Though the Turks eventually took the castle and occupied Eger, the town continued to prosper. And when the Ottomans were finally expelled from Hungary, a surprising number of Turkish families opted to remain there. Then in the peace that followed the establishment of the Austro-Hungarian empire, Eger became a seat of learning with a university, some 33 churches and a famed library, with a camera obscura which still gives a view over the whole town. A view which includes the tip of the minaret, whose very survival is a token of Magyar tolerance. 

A 40m high needle of cut stone, the 400-year-old tower shoots up from a small square like a child’s drawing of a rocket. It’s unlikely that many other nations would allow visitors to climb the minaret’s vertiginous and constrictingly narrow spiral staircase, and then squeeze out onto the tiny and very frail balcony at the top. But it’s almost certain that nowhere else would allow an old woman to sit at the bottom of the tower selling toy gliders, water pistols, super-bouncing balls and other toys whose antisocial nature could only be increased by letting wicked children fire them off from 40m up in the air over the heads of unsuspecting adults. 

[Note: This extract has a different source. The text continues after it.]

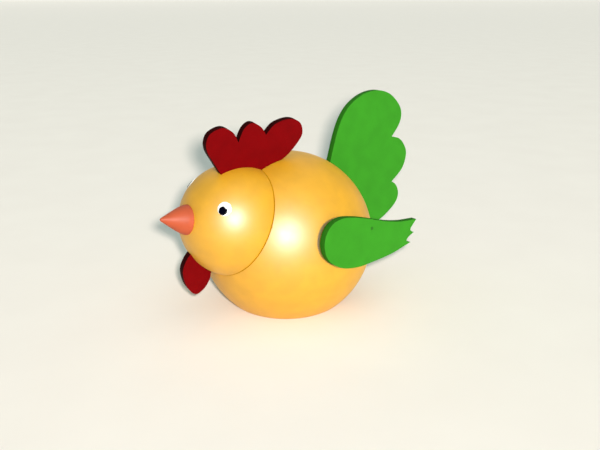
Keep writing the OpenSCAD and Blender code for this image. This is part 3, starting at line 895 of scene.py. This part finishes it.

Naturally, as I waited my turn to climb up the minaret, I bought a small balsa-wood plane. I would have preferred a water pistol but couldn’t see anywhere to fill it up. A breathless ten minutes later I popped out of a tiny door onto the balcony. I could look across the roofs, over the battlements of the castle and to the wooded hills rising to the north. Out of sight to the south, the plains I’d ridden across began to unroll like a carpet of flowers and grass between the two great rivers, the Danube and the Tisza. I dropped the glider off into space and watched it turn long, lazy ellipses on the warm breeze. I thought back over the past week. Remembering the long warm days riding across the plains. The evenings drinking pálinka and dancing in country inns. The starlit night when we’d wallowed and sung songs in the outdoor thermal pools at Egerszalók. The wine tastings in the caves of the ‘Valley of the Beautiful Women’. Hungary was, I was glad to realise, a country of complicated linguistics but simple pleasures. Which was, obviously, better than the other way around.

Of course, given a vocabulary asplutter with words like elkáposztásíthatatlanságábans or even egészségére, it’s not surprising that, even after numerous visits to Hungary, I still don’t have more than a two-year-old’s grasp of Magyar. No, what I still find surprising is that the Hungarians themselves manage to speak Hungarian. Rather than having reverted to sign language, say. Or Morse code. Or, at the very least, having stopped talking about cabbages.

When to go:Hungary’s mid-Europe position and flat lands make for cold winters and hot summers. The latter are wonderful if you’re out in the country, preferably by a lake, river or swimming pool, but can be sticky in Budapest. Sudden and violent summer thunderstorms are a Great Plains trademark. Late spring gives the best of all worlds, with its flowers, sun and fewer tourists (remember that many of the neighbouring Germans, Austrians and Ukrainians enjoy their summer holidays in Hungary).